• Task goal:
Copy every line that holds "scene".

>> START

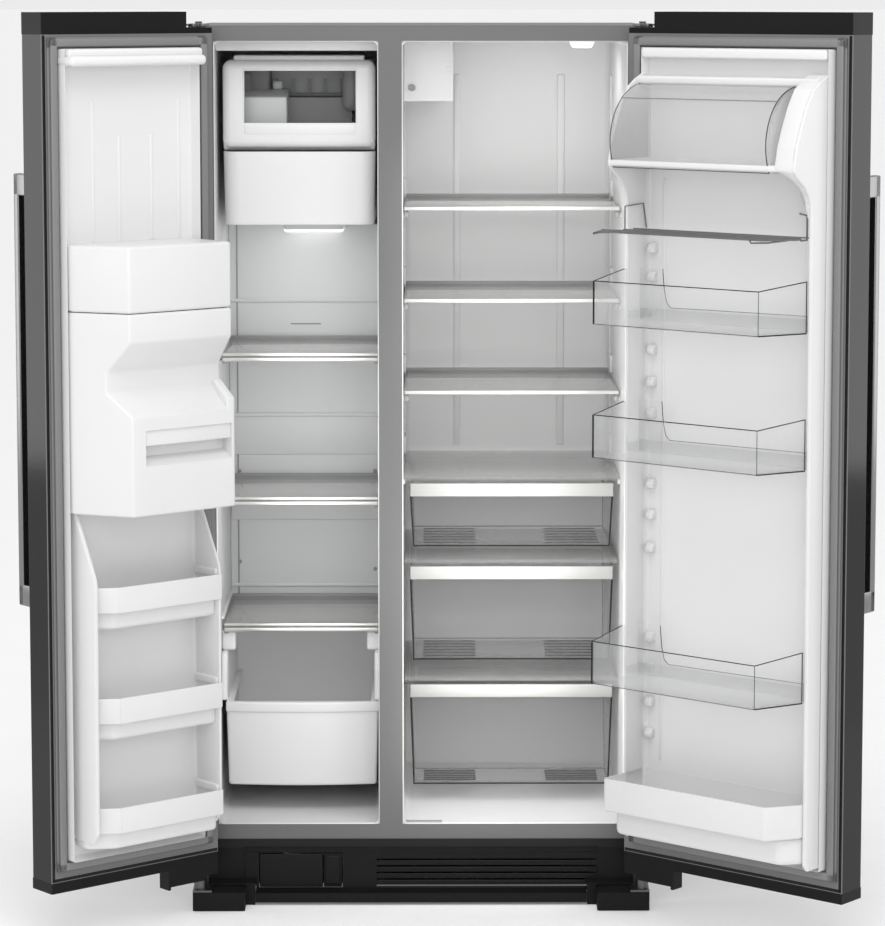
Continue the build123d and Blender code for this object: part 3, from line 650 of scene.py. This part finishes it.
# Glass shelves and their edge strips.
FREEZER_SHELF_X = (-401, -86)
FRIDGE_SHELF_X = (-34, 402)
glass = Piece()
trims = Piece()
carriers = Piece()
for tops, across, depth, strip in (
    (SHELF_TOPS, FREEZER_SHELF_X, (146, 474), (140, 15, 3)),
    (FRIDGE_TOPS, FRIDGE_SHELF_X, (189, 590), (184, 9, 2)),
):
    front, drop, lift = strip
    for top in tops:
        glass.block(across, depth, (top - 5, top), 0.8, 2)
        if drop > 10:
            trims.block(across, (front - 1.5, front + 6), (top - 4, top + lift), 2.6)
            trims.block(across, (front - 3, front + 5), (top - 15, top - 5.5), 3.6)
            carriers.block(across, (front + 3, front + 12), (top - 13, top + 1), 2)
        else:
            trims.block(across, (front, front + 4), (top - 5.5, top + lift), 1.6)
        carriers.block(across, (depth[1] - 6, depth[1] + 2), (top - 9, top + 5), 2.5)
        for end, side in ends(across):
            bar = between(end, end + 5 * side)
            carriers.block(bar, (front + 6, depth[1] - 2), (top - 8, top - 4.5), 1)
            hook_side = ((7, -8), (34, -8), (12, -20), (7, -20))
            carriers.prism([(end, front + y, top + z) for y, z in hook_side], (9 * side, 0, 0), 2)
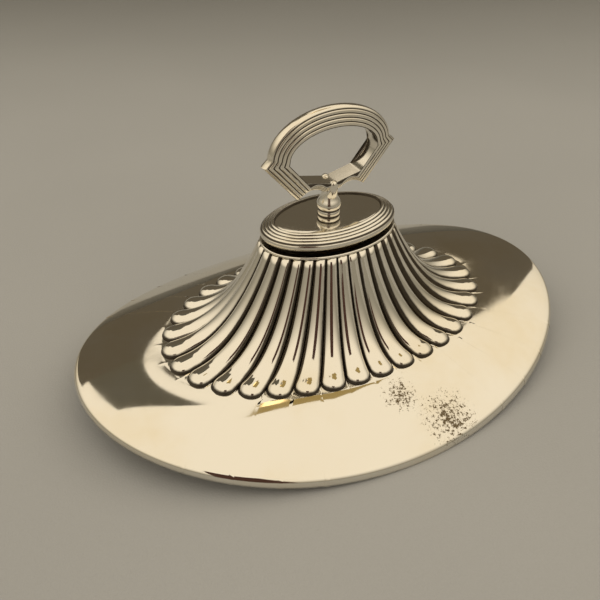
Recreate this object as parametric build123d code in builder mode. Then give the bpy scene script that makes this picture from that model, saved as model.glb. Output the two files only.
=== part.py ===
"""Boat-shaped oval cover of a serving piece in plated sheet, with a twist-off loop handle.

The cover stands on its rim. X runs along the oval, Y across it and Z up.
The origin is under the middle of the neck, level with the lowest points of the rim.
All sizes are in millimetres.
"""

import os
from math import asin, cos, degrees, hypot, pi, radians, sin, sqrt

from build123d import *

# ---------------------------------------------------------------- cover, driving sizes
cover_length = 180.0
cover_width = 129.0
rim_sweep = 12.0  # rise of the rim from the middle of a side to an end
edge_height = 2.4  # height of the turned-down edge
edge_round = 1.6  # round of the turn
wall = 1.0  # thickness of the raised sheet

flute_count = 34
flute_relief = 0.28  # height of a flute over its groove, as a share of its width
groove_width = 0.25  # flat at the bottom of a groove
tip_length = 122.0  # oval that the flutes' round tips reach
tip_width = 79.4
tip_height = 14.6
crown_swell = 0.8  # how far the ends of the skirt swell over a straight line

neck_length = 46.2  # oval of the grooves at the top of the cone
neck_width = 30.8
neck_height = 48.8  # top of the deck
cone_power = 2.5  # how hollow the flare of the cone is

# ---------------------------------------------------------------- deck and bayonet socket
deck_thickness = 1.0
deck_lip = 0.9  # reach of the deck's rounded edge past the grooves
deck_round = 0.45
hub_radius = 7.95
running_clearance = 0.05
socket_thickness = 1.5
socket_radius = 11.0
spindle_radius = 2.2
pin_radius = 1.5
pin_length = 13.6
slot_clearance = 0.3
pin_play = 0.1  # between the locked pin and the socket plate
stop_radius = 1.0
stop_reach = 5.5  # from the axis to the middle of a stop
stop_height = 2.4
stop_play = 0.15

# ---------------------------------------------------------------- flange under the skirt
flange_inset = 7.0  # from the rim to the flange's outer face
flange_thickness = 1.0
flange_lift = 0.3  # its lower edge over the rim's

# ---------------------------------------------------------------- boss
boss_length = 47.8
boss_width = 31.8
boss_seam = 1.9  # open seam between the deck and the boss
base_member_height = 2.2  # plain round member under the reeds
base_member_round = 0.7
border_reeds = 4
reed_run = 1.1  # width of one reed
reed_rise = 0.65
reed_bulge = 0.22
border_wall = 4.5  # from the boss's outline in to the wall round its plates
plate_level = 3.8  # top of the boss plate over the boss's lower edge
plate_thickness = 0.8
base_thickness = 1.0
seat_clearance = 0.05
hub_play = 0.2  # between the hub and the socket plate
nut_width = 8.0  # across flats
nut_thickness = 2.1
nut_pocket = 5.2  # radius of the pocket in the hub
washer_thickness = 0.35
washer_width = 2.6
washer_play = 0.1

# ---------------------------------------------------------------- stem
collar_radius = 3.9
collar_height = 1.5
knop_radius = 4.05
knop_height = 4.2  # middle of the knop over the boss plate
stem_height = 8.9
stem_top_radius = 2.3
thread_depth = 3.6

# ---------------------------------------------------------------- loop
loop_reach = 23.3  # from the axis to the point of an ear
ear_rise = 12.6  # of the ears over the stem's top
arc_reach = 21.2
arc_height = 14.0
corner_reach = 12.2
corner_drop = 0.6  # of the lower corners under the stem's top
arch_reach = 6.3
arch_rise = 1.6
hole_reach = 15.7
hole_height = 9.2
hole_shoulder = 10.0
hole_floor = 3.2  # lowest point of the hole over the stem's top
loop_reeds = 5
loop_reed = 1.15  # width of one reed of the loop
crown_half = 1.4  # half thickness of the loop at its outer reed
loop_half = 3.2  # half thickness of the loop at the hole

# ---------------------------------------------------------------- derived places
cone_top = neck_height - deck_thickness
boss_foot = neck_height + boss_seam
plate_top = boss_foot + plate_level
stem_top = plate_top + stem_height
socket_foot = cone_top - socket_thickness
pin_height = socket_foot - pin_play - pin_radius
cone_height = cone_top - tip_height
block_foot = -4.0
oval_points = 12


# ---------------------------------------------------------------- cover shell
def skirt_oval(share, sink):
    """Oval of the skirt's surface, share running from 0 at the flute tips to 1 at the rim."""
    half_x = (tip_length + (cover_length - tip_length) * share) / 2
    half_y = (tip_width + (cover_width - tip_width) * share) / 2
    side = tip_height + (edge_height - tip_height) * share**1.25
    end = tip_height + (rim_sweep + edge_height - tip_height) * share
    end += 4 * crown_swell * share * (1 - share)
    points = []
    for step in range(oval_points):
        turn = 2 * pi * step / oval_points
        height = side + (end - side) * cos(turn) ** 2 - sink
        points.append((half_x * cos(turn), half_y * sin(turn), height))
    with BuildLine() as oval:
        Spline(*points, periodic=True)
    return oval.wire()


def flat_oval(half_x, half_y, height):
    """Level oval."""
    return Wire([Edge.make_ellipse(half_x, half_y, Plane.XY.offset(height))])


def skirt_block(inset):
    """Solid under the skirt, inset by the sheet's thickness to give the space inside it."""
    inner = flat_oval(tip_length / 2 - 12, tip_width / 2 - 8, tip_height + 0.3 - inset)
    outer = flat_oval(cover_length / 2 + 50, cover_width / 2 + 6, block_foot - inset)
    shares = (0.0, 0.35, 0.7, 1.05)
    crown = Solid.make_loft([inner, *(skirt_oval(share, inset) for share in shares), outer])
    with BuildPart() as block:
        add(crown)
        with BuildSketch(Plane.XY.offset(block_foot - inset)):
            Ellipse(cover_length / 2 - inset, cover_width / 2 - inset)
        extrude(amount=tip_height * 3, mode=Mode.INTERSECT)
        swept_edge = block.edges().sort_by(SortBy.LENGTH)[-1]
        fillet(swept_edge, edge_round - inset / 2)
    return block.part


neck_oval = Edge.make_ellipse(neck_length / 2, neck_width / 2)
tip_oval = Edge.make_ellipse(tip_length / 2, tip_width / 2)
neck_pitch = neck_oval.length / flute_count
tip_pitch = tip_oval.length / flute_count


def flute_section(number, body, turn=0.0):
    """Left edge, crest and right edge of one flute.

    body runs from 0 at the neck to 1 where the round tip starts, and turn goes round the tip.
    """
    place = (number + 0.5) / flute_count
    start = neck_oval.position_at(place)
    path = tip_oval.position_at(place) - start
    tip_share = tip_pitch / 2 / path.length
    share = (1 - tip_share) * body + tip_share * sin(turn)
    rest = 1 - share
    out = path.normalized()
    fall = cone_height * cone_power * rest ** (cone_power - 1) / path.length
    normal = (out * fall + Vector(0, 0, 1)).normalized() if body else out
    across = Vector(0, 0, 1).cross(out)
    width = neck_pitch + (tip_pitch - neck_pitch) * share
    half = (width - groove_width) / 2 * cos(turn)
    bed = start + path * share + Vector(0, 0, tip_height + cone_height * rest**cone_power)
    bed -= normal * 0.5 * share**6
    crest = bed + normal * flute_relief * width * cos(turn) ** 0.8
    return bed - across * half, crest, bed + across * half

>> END

• Solution to this problem:
Continue the build123d and Blender code for this object: part 3, from line 650 of scene.py. This part finishes it.
Recreate this object as parametric build123d code in builder mode. Then give the bpy scene script that makes this picture from that model, saved as model.glb. Output the two files only.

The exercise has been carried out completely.